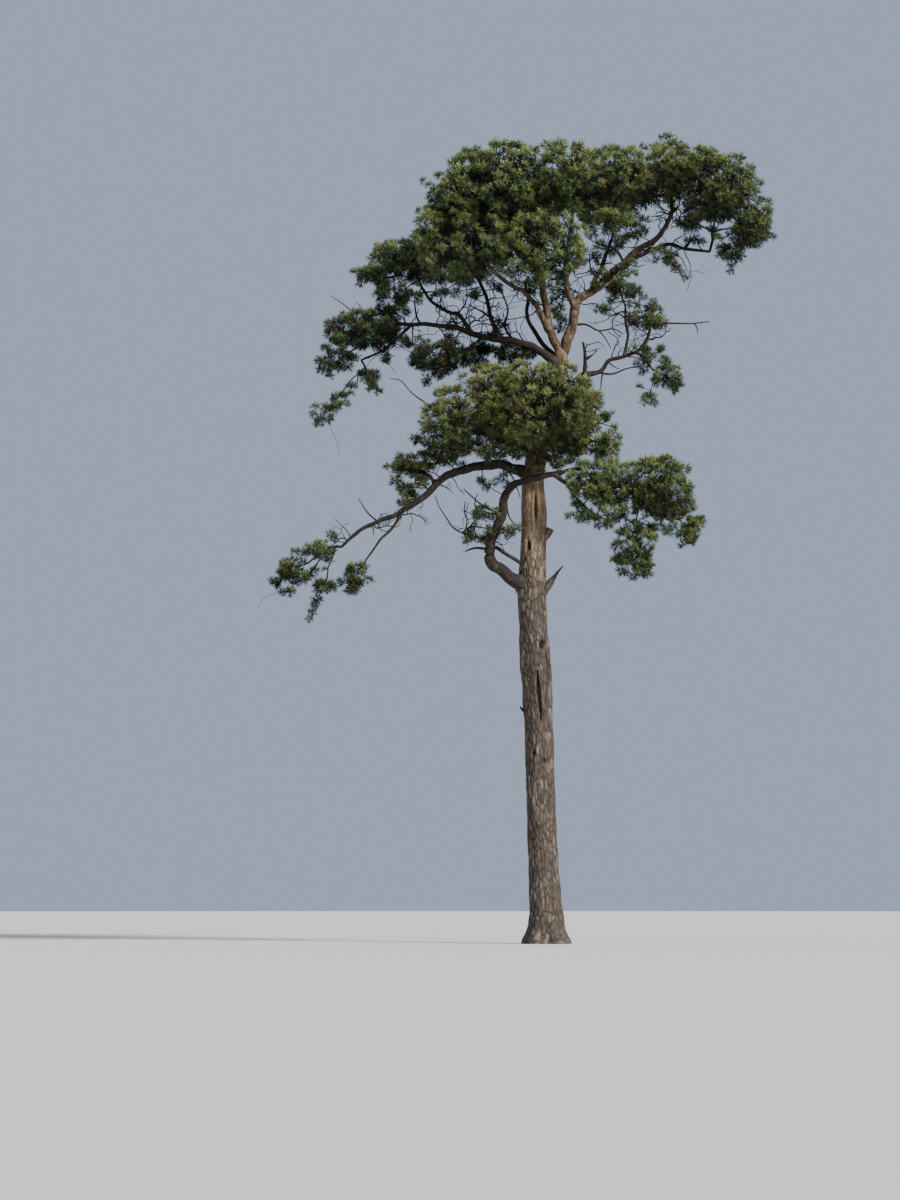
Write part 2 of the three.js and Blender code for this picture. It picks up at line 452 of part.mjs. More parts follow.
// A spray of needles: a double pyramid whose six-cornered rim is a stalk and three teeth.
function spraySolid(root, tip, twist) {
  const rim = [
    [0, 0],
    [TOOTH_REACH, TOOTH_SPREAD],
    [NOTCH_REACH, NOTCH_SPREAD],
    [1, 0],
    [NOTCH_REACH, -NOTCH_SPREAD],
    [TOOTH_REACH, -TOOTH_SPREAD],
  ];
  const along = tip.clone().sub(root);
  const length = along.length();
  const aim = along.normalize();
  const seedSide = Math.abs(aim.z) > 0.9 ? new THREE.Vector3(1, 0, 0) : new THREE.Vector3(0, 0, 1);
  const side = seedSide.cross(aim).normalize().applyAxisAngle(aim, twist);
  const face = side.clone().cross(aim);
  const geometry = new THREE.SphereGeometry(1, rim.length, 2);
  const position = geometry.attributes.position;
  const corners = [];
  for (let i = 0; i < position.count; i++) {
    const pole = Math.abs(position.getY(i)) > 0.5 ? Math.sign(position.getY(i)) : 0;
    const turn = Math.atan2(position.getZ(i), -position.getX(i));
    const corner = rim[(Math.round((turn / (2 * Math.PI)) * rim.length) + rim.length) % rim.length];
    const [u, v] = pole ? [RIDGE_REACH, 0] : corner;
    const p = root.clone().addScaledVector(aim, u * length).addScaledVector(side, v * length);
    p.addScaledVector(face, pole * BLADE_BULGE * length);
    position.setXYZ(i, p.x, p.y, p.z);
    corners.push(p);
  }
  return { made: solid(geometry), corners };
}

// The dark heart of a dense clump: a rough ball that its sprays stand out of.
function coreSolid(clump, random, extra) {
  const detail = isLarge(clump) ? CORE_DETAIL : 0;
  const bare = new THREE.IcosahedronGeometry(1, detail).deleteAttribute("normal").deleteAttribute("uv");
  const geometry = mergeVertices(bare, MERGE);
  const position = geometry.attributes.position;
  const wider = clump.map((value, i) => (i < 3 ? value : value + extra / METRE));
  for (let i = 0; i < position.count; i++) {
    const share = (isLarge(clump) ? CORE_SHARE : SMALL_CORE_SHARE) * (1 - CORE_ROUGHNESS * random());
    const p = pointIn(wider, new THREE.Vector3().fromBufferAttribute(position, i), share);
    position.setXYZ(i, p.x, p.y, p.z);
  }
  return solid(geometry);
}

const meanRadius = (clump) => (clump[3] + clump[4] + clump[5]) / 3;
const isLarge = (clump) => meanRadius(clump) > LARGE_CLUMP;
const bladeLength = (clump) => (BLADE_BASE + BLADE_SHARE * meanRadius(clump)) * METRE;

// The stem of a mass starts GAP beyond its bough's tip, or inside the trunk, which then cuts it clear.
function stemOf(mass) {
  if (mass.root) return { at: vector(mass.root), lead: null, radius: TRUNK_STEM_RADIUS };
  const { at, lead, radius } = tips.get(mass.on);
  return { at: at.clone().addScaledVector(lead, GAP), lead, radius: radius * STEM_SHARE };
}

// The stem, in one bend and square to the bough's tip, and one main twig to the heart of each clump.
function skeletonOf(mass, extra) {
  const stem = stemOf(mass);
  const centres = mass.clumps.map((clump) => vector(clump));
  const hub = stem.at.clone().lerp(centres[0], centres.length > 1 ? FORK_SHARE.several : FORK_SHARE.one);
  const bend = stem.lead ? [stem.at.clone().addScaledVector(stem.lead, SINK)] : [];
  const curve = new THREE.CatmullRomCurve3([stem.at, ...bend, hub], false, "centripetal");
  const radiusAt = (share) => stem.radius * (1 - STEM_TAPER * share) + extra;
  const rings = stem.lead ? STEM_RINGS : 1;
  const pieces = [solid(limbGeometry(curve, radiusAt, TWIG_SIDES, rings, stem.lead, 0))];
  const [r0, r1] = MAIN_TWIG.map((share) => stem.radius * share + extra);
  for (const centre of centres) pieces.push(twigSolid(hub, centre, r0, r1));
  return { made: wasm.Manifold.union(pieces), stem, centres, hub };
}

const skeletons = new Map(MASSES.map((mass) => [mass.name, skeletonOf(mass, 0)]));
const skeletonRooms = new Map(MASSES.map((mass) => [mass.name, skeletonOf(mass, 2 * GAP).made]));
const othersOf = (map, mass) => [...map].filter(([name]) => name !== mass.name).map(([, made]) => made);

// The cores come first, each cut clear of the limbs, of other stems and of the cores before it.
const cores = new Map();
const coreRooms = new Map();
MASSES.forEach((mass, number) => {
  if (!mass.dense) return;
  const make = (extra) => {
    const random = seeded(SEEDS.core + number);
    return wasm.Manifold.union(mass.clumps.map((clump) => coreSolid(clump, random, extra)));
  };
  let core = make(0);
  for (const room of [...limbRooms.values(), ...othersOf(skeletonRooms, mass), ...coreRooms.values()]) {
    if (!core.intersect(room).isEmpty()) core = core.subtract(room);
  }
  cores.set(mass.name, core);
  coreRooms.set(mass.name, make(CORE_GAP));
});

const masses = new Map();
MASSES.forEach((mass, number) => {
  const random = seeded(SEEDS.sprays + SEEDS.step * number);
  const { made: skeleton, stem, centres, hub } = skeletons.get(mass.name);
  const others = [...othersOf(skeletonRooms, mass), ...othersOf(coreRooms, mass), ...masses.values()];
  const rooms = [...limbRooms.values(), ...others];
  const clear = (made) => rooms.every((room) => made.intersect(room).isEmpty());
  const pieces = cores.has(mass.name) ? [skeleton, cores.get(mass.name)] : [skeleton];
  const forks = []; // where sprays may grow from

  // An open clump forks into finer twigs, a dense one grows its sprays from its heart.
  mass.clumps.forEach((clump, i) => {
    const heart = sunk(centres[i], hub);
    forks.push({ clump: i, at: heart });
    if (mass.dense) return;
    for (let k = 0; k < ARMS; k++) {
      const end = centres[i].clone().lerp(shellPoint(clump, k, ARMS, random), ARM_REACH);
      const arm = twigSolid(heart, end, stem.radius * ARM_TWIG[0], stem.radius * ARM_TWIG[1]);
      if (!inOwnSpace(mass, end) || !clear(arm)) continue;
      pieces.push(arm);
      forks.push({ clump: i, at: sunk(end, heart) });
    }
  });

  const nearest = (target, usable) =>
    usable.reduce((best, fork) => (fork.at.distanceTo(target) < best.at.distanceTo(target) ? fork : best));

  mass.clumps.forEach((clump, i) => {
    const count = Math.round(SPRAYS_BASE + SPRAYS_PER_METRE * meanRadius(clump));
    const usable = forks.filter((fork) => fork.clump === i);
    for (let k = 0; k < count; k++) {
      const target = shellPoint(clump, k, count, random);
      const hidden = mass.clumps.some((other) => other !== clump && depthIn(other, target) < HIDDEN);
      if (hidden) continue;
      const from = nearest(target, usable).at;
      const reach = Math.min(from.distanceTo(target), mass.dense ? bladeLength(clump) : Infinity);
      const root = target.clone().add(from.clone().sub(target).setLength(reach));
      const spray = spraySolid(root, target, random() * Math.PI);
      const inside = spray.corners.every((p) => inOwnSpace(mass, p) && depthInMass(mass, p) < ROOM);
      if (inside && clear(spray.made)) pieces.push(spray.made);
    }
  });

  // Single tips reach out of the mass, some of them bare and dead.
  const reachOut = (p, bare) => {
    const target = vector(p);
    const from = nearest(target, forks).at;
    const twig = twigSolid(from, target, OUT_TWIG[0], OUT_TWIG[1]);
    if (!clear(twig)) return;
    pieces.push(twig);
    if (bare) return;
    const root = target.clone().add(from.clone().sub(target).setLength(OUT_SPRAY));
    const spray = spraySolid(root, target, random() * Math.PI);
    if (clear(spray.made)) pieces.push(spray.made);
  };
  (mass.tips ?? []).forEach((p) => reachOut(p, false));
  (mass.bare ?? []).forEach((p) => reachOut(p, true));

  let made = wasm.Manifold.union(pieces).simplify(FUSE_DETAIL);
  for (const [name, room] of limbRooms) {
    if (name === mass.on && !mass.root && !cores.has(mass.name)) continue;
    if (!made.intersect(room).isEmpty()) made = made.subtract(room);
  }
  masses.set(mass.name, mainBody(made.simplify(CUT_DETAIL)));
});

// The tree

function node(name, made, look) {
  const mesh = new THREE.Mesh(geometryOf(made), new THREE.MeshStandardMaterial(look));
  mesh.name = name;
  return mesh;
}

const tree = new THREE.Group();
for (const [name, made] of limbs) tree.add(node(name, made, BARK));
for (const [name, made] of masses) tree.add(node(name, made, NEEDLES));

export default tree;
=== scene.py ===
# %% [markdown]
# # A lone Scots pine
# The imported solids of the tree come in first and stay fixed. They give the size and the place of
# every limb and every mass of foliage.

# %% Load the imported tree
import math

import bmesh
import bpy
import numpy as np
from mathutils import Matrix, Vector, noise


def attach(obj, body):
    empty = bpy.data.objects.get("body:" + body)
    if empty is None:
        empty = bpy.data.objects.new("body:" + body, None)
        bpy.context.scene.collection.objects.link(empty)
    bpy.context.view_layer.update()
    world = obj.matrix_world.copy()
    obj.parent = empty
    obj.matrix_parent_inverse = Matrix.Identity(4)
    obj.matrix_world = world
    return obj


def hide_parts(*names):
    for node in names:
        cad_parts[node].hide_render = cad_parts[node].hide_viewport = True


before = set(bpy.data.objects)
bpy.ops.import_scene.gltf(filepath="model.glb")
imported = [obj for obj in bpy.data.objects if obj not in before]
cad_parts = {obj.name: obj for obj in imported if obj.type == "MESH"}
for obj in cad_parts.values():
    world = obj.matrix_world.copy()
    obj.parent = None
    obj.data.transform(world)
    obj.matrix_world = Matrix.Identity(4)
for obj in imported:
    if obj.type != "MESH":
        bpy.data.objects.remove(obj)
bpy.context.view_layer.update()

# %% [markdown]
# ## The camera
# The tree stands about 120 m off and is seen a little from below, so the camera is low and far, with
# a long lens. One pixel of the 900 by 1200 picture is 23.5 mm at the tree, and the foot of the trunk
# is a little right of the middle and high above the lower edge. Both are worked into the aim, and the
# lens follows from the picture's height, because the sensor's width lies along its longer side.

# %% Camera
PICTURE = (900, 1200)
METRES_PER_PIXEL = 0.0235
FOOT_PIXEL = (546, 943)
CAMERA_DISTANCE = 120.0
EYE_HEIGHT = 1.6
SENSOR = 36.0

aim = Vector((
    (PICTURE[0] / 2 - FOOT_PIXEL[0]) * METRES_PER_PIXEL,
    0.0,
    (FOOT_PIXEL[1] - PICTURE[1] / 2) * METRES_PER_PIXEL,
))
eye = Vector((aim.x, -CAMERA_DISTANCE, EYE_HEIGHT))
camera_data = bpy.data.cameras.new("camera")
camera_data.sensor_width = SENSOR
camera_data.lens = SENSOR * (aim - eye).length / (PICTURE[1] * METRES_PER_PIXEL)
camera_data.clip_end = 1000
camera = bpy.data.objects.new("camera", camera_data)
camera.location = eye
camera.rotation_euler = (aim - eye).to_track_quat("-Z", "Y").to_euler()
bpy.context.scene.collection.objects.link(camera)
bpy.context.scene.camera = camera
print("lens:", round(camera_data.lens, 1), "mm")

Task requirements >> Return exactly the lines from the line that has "obj.matrix_parent_inverse = Matrix.Identity(4)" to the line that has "obj.parent = None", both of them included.

Answer for this exercise >>
    obj.matrix_parent_inverse = Matrix.Identity(4)
    obj.matrix_world = world
    return obj


def hide_parts(*names):
    for node in names:
        cad_parts[node].hide_render = cad_parts[node].hide_viewport = True


before = set(bpy.data.objects)
bpy.ops.import_scene.gltf(filepath="model.glb")
imported = [obj for obj in bpy.data.objects if obj not in before]
cad_parts = {obj.name: obj for obj in imported if obj.type == "MESH"}
for obj in cad_parts.values():
    world = obj.matrix_world.copy()
    obj.parent = None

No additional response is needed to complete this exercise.